Stomach bloating warning – the 50p vegetable you should avoid or risk painful trapped wind


Stomach bloating is a common condition that affects most people at some point in their lifetime, according to the NHS. It can make your tummy feel swollen, puffy and it’s generally uncomfortable. It’s the last thing you want after a nice, large dinner. But making some small changes to your diet could help to get rid of your bloating pain, or even prevent the condition from developing in the first place. But you could lower your chances of developing a bloated stomach by avoiding cabbage, it’s been revealed.

Cabbage is a cruciferous vegetable that’s known for causing excess gas, said medical website Very Well Health.

The more cabbage you eat, the more likely you are to develop stomach bloating, it said.

It’s packed with fibre, which the body struggles to break down, and subsequently results in trapped wind, it said.

“The creation of intestinal gas is part of the normal digestive process,” said the medical website. “The amount may vary from person to person, but no one is immune.

“While there’s no way to get rid of intestinal gas completely, avoiding or cutting back on foods that cause gas may help relieve some discomfort.

“As always, be sure to check with a physician before cutting a food group out of your diet entirely.

“Broccoli, cabbage, cauliflower and Brussels Sprouts – these healthy vegetables are also notorious for causing gas.

“The fibre in them is not completely digested in the small intestine.
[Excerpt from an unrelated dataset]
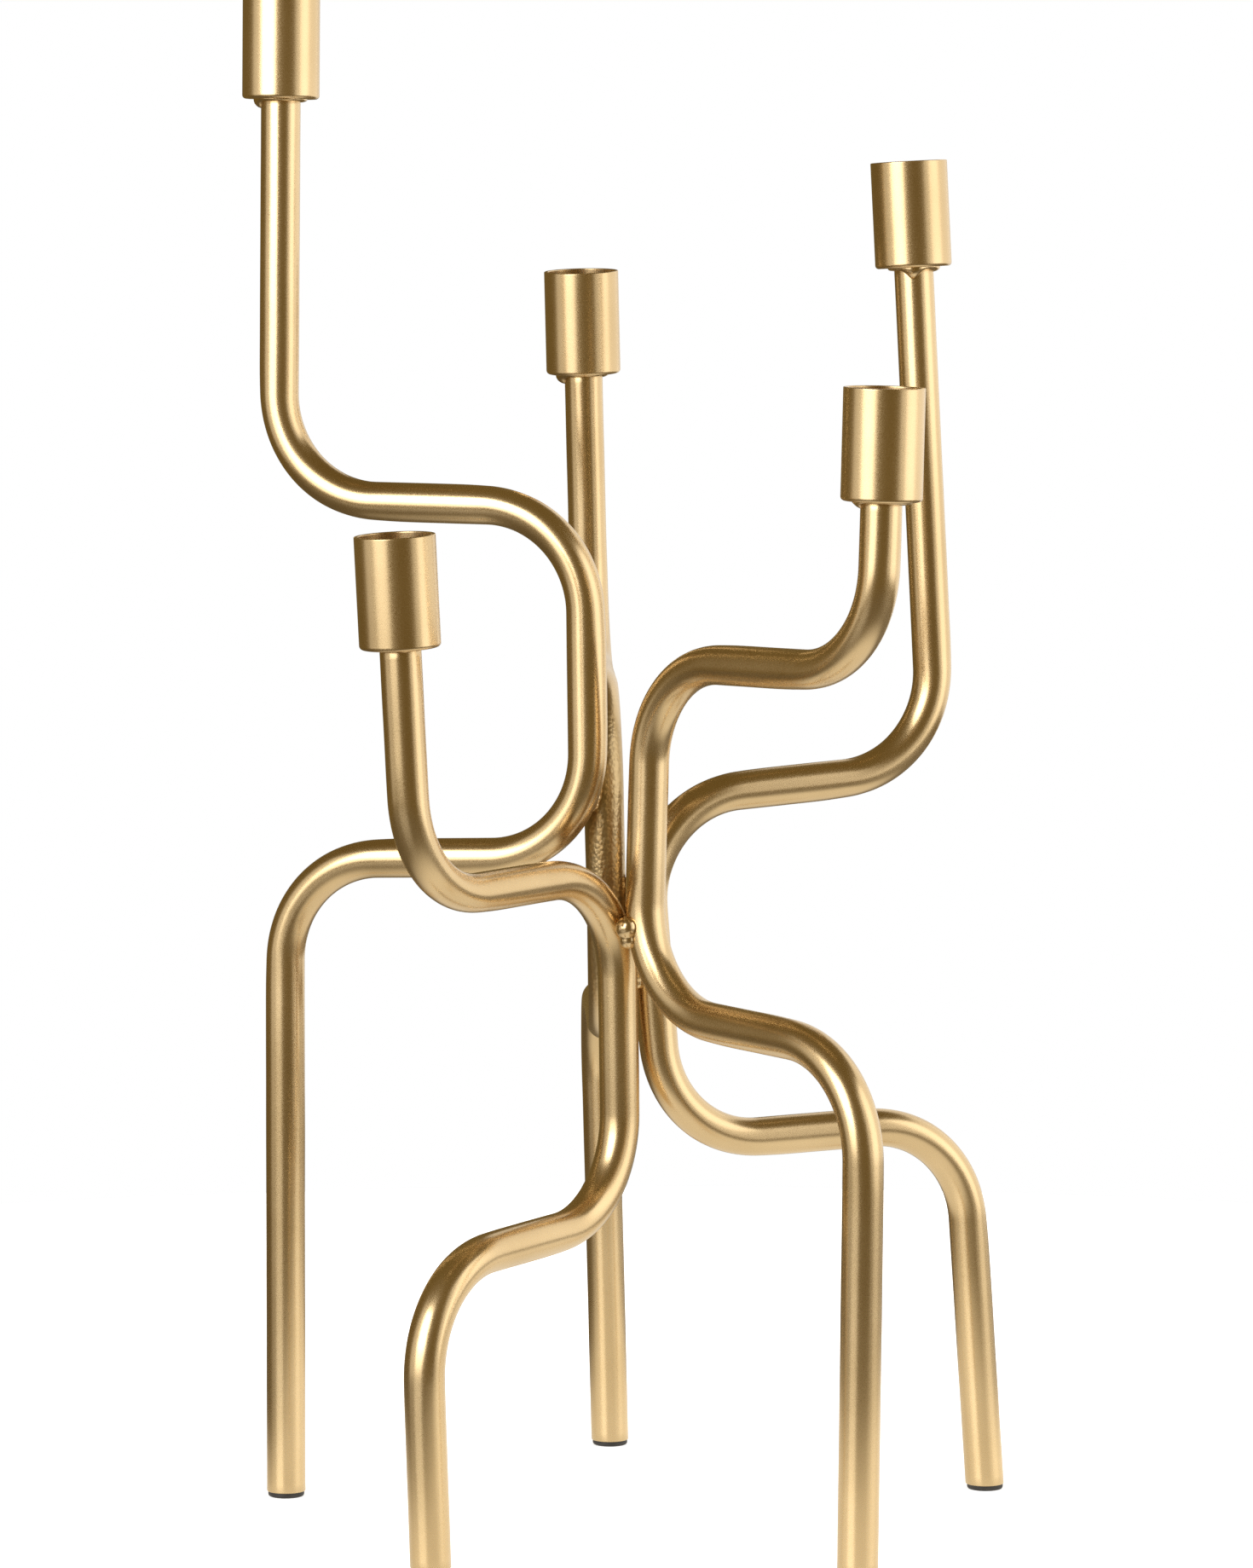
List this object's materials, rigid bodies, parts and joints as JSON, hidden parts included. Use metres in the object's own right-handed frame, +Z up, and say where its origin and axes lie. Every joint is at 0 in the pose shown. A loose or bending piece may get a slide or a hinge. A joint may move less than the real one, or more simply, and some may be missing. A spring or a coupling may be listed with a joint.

When the good bacteria in the large intestine go to work digesting it, gas is created as a result.”

But, eating cabbage in moderation could help to avoid feeling bloated, it added.

As with all foods rich in fibre, eat small amounts of cabbage to start with, and then gradually eat more to build up a tolerance.

Asparagus, artichokes and onions all have similar bloating properties as they’re high in fibre.

You could lower your risk of stomach bloating by regularly exercising, avoiding certain foods, and by eating more slowly.

Swallowing air may also lead to trapped wind, added the NHS. You could swallow air by talking and eating at the same time, or even by chewing gum.

Eating regular meals and downsizing your portion sizes should help to ward off painful stomach swelling.

You should see a GP if your bloating symptoms persist, said the NHS.

Bloating, and persistently feeling full, are key signs of ovarian cancer, it added.